La política antidrogas colombiana es una mera imposición de la política de militarización y criminalización creada en la década de 1970 por Estados Unidos. Las cifras oficiales muestran que no ha tenido ningún efecto en el consumo en ese país, pero sí un costo altísimo en la destrucción de su tejido social. Según el National Center for Health Statistics, entre 2002 y 2017 ha habido un aumento en el consumo de alcohol y drogas en prácticamente todas las sustancias, medido por edades, origen étnico y sexo.
Entre 2002 y 2018, 1’650.000 personas en promedio cada año fueron arrestadas por posesión de drogas, especialmente marihuana, de acuerdo con el FBI. Esto es tres veces más que en 1980, lo que -además- ha sido un factor del incremento de la desigualdad por la vía de la discriminación, pues el 80 % de los arrestados son población negra o latina, según datos de Betsy Pearl and Maritza Pérez.
Ante semejante fracaso en la política, pareciera que la legalización de la marihuana en nueve estados de ese país va en la dirección de dar un paso desde el prohibicionismo hacia el manejo como un asunto de salud pública. Como ocurrió tras la ley Volstead, los efectos positivos en la recaudación no se han hecho esperar.

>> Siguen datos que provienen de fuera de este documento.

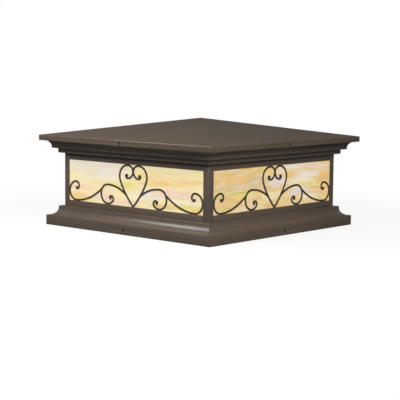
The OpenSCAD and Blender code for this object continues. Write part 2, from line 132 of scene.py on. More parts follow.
def pull(step, scale=None):
    """Extrudes what is selected by a step, and scales the new end about the light's axis."""
    bpy.ops.mesh.extrude_region_move(TRANSFORM_OT_translate={"value": step})
    if scale is not None:
        bpy.ops.transform.resize(value=(scale, scale, 1), center_override=(0, 0, 0))


def named(name):
    piece = bpy.context.object
    piece.name = piece.data.name = name
    return piece


def square_ring(name, path):
    """Pulls a square outline along a path of (half, height), so that its corners are mitred."""
    half, z = path[0]
    clear()
    bpy.ops.mesh.primitive_plane_add(size=2 * half * MM, location=(0, 0, z * MM))
    piece = named(name)
    bpy.ops.object.transform_apply(location=True)
    edit(piece)
    bpy.ops.mesh.select_all(action="SELECT")
    bpy.ops.mesh.delete(type="ONLY_FACE")
    bpy.ops.mesh.select_mode(type="EDGE")
    bpy.ops.mesh.select_all(action="SELECT")
    for (half_0, z_0), (half_1, z_1) in zip(path, path[1:]):
        pull((0, 0, (z_1 - z_0) * MM), half_1 / half_0)
    bpy.ops.mesh.select_all(action="SELECT")
    bpy.ops.mesh.remove_doubles(threshold=MERGE)
    return piece


def strip(name, path, length):
    """Pulls an edge of a given length, which lies along X, through a path of (half, height) at the front."""
    half, z = path[0]
    clear()
    bpy.ops.mesh.primitive_plane_add(size=length * MM, location=(0, (length / 2 - half) * MM, z * MM))
    piece = named(name)
    bpy.ops.object.transform_apply(location=True)
    edit(piece)
    pick("VERT", lambda v: v.co.y > (length / 2 - half) * MM)
    bpy.ops.mesh.delete(type="VERT")
    bpy.ops.mesh.select_mode(type="EDGE")
    bpy.ops.mesh.select_all(action="SELECT")
    for (half_0, z_0), (half_1, z_1) in zip(path, path[1:]):
        pull((0, (half_0 - half_1) * MM, (z_1 - z_0) * MM))
    return piece


def fold_angle(edge):
    return edge.calc_face_angle(0) if len(edge.link_faces) == 2 else 0


def round_folds(radius, least=25, where=lambda edge: True):
    """In edit mode, rounds the folds sharper than an angle."""
    pick("EDGE", lambda e: fold_angle(e) > math.radians(least) and where(e))
    bpy.ops.mesh.bevel(offset=radius, segments=FOLD_SEGMENTS, affect="EDGES", clamp_overlap=True)


def face_out(outwards):
    """In edit mode, turns the sheet's faces out. outwards(face) is positive where a face points that way."""
    bpy.ops.mesh.select_all(action="SELECT")
    bpy.ops.mesh.normals_make_consistent(inside=False)
    mesh = bmesh.from_edit_mesh(bpy.context.object.data)
    if sum(outwards(f) * f.calc_area() for f in mesh.faces) < 0:
        bpy.ops.mesh.flip_normals()


def modify(piece, kind, **settings):
    """Adds a modifier and applies it."""
    only(piece)
    modifier = piece.modifiers.new(kind.title(), kind)
    for key, value in settings.items():
        setattr(modifier, key, value)
    bpy.ops.object.modifier_apply(modifier=modifier.name)


def thicken(piece):
    """Gives a sheet its thickness, inwards from its outer face."""
    modify(piece, "SOLIDIFY", thickness=SHEET, offset=-1, use_even_offset=True, use_quality_normals=True)


def soften(piece, width, least=50):
    """Breaks the sharp edges, and shades the rest smooth."""
    edges = {"limit_method": "ANGLE", "angle_limit": math.radians(least)}
    modify(piece, "BEVEL", width=width, segments=EDGE_SEGMENTS, **edges)
    only(piece)
    bpy.ops.object.shade_smooth_by_angle(angle=SMOOTH_BELOW)


def drill(piece, radius, at, along):
    """Cuts a round hole of a radius through the piece at a point, along a direction."""
    clear()
    bpy.ops.mesh.primitive_cylinder_add(vertices=32, radius=radius * MM, depth=DRILL_DEPTH)
    cutter = named("drill")
    turn = Vector(along).to_track_quat("Z", "Y").to_matrix().to_4x4()
    cutter.data.transform(Matrix.Translation(at) @ turn)
    modify(piece, "BOOLEAN", operation="DIFFERENCE", solver="EXACT", object=cutter)
    bpy.data.objects.remove(cutter)


def turned_copy(piece, name, side):
    """Copies a piece of the front side, with a mesh of its own, onto another side of the light."""
    copy = piece.copy()
    copy.data = piece.data.copy()
    copy.name = copy.data.name = name
    bpy.context.scene.collection.objects.link(copy)
    copy.data.transform(Matrix.Rotation(math.pi / 2 * side, 4, "Z"))
    return copy


def stand_for(piece, nodes, material, body="lantern"):
    """Puts a finished piece in place of the frame's nodes."""
    piece.data.materials.clear()
    piece.data.materials.append(material)
    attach(piece, body)
    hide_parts(*nodes)


def dress(node, material):
    """Gives a frame node that stays its material."""
    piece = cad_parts[node]
    piece.data.materials.clear()
    piece.data.materials.append(material)


# Shader maths


def linear(red, green, blue):
    """A colour given as it looks on screen, 0 to 255, as the shader's linear values."""
    values = [c / 255 for c in (red, green, blue)]
    return tuple(v / 12.92 if v <= 0.04045 else ((v + 0.055) / 1.055) ** 2.4 for v in values) + (1,)


def shade(tone, share):
    """A colour made lighter or darker by a share."""
    return tuple(c * share for c in tone[:3]) + (1,)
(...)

De acuerdo con Tax Policy Center, tan solo en 2018 los nueve estados recaudaron más de US$1.250 millones en impuestos estatales, unos $4,7 billones a la tasa actual. Otros 18 estados ya están caminando hacia la legalización. Canadá recaudó US$139 millones en impuestos en los primeros cinco meses de legalización y en Uruguay ya hay 20 empresas que generan 3.000 empleos directos.
En Colombia, el único camino probable para la reducción de la criminalidad asociada con las drogas y reorientar hacia sectores productivos parte del colosal presupuesto en seguridad sería la legalización de la producción y el abordaje del consumo como asunto de salud pública, empezando por la marihuana. Debe ser un proceso dirigido por el Estado, que ponga fin a la política impuesta desde el Norte. Allá solo ha corrompido aún más la ya débil escala de valores de su sociedad y aquí propicia toda clase de violencias, para sostener un negocio ilegal que produce alta rentabilidad para unos pocos, pero que al campesino solo le trae pobreza y al consumidor degradación.